Omission of Clifden school from building programme is ‘shocking and anti-rural’

The Five Year School Building Programme announced recently by Education and Skills Minister Ruairi Quinn has been under heavy criticism this week with many describing the exclusion of Clifden Community School as shocking and anti-rural.

Despite the announcement that a total of 23 new schools, a mix of primary and post-primary, is to be built in Galway over the next five years there has been much disapointment expressed in the Clifden community who have campaigned tirelessly for a much needed new school for more than 20 years.

Local Fine Gael councillor Eileen Mannion has described the omission as a “devastating blow” and that there is a sense of betrayal, especially given past promises. “The fact that Minister Quinn, who has a holiday home in the area, on his visit to the school last August said that he would take a personal interest in the Clifden school project makes it particularly upsetting”.

Cllr Mannion vowed that the campaign to have a new school building in Clifden will continue and that a meeting will be sought with Minister Quinn as matter of urgency to clarify the situation. She called on local representatives such as Labour’s Derek Nolan and Fine Gael’s Brian Walsh and Sean Kyne to give their support and ensure that the students, parents, and teachers get the school they deserve.

Also expressing disappointment about the announcement was Galway West TD Eamon O’Cuiv who explained that the Clifden Community School - which serves students from Renvyle, Letterfrack, Cleggan, Claddaghduff, Clifden, Ballyconneely, Roundstone, Cashel, and Recess - has a number of health and safety issues. He criticised Minister Quinn for omitting the school from the Five Year School Building Programme, adding that it showed anti-rural bias.

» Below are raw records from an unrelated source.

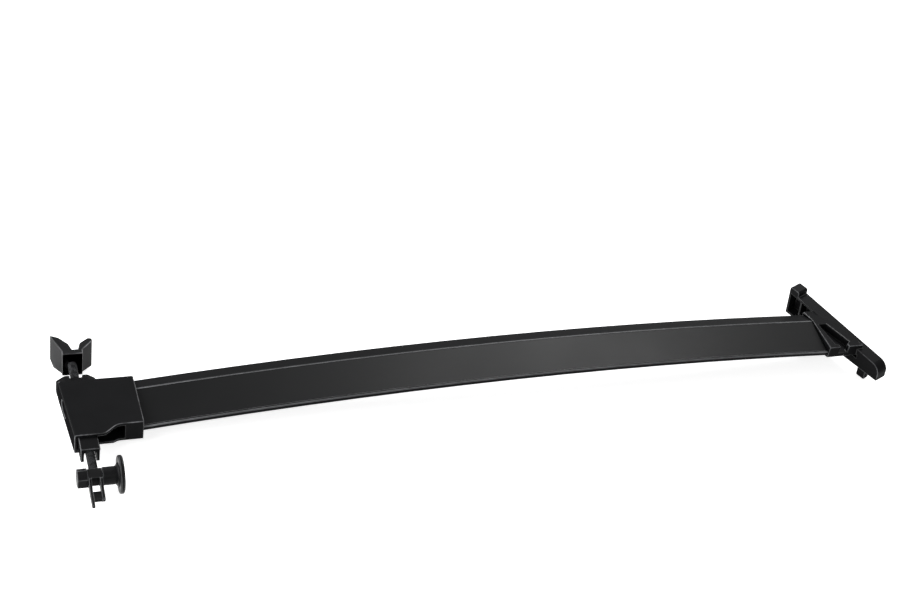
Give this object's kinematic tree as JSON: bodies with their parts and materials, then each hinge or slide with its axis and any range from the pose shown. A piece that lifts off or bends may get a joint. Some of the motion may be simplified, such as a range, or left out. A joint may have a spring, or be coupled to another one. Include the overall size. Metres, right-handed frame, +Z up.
{
  "type": "roof rack crossbar",
  "caption": "Arched roof rack crossbar with a clamp foot, a draw rod worked by a wing knob, a clevis with a round disc and a long angled end plate.",
  "frame": {"origin": "middle of the lower face of the foot pad, on the centre line of the bar", "axes": "+X along the bar from the clamp foot to the end plate, +Y along the vehicle from the clevis to the wing knob, +Z up"},
  "size_m": [1.0605, 0.2659, 0.0653],
  "materials": {
    "black_bar": "satin black powder coat",
    "black_inlay": "smooth satin rubber",
    "black_cast": "fine textured black powder coat",
    "black_rubber": "matt",
    "black_steel": "black coated steel",
    "black_plastic": "matt",
    "knob_plastic": "moulded satin",
    "zinc_steel": "plated"
  },
  "bodies": {
    "bar": {"crossbar_beam": "black_bar", "top_inlay": "black_inlay", "foot_housing": "black_cast", "foot_pad": "black_rubber", "foot_plug": "black_plastic", "foot_screws": "black_steel", "near_jaw": "black_cast", "far_jaw": "black_cast", "end_casting": "black_cast", "end_plug": "black_plastic", "end_screws": "black_steel", "rail_pad": "black_rubber", "near_tab": "black_cast", "far_tab": "black_cast"},
    "rod": {"draw_rod": "black_steel", "rod_stop": "black_steel"},
    "knob": {"wing_knob": "knob_plastic", "knob_nut": "zinc_steel"},
    "clevis": {"clevis": "black_steel"},
    "cross_bolt": {"cross_bolt": "black_steel", "spacer": "black_steel", "disc": "black_steel"}
  },
  "joints": [
    {"name": "rod_draw", "type": "slide", "parent": "bar", "child": "rod", "axis": [0, 1, 0], "range_m": [-0.03, 0.0234]},
    {"name": "knob_turn", "type": "hinge", "parent": "rod", "child": "knob", "pos_m": [-0.0231, 0.088, 0.023], "axis": [0, 1, 0], "continuous": true},
    {"name": "clevis_swivel", "type": "hinge", "parent": "rod", "child": "clevis", "pos_m": [-0.0231, -0.1, 0.023], "axis": [0, 1, 0], "range_deg": [-180, 180]},
    {"name": "cross_bolt_turn", "type": "hinge", "parent": "clevis", "child": "cross_bolt", "pos_m": [-0.0231, -0.1087, 0.023], "axis": [1, 0, 0], "continuous": true}
  ]
}
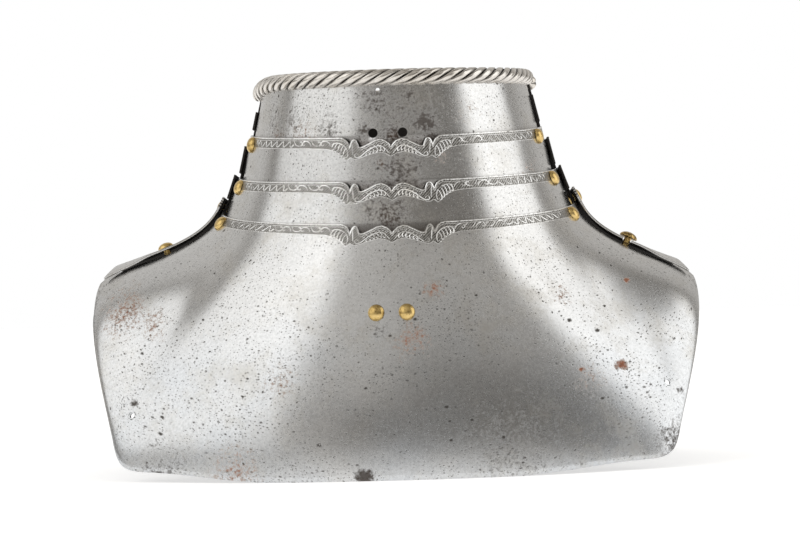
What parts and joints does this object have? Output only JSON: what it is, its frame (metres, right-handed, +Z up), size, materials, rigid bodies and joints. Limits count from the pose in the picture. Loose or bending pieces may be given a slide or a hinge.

Despite welcoming the annoucement that there would be 12 new schools built in the Galway West constitutuency there was not a complete endorsement from Senator Fidelma Healy Eames who also described the absence of the Clifden Community School from the list as dissappointing. Commenting on the matter, Senator Healy Eames said: “I know there has been a lot of anticipation from parents, teaching staff and students for a new school given the condition of the existing school. I will be pursuing progress in this case.”

However, the Galway West senator added that the projects that were given the go-head “will not only have a huge impact on the teachers, pupils, and local communities across Galway that benefit from new and improved school facilities, they will also give a significant boost in terms of job creation”. At least 15,000 direct jobs and 3,000 indirect jobs are expected to be created nationally during the construction phase over the next five years.

Senator Healy Eames vowed that: “Education is being prioritised by this Government. Within extremely limited spending options we are taking the steps to ensure that our children are educated in safe, modern facilities. In recent weeks, funding of €35 million was also announced to put an end to the wasteful policy of housing our pupils in prefabs which was pursued by the Fianna Fáil Government for so many years.”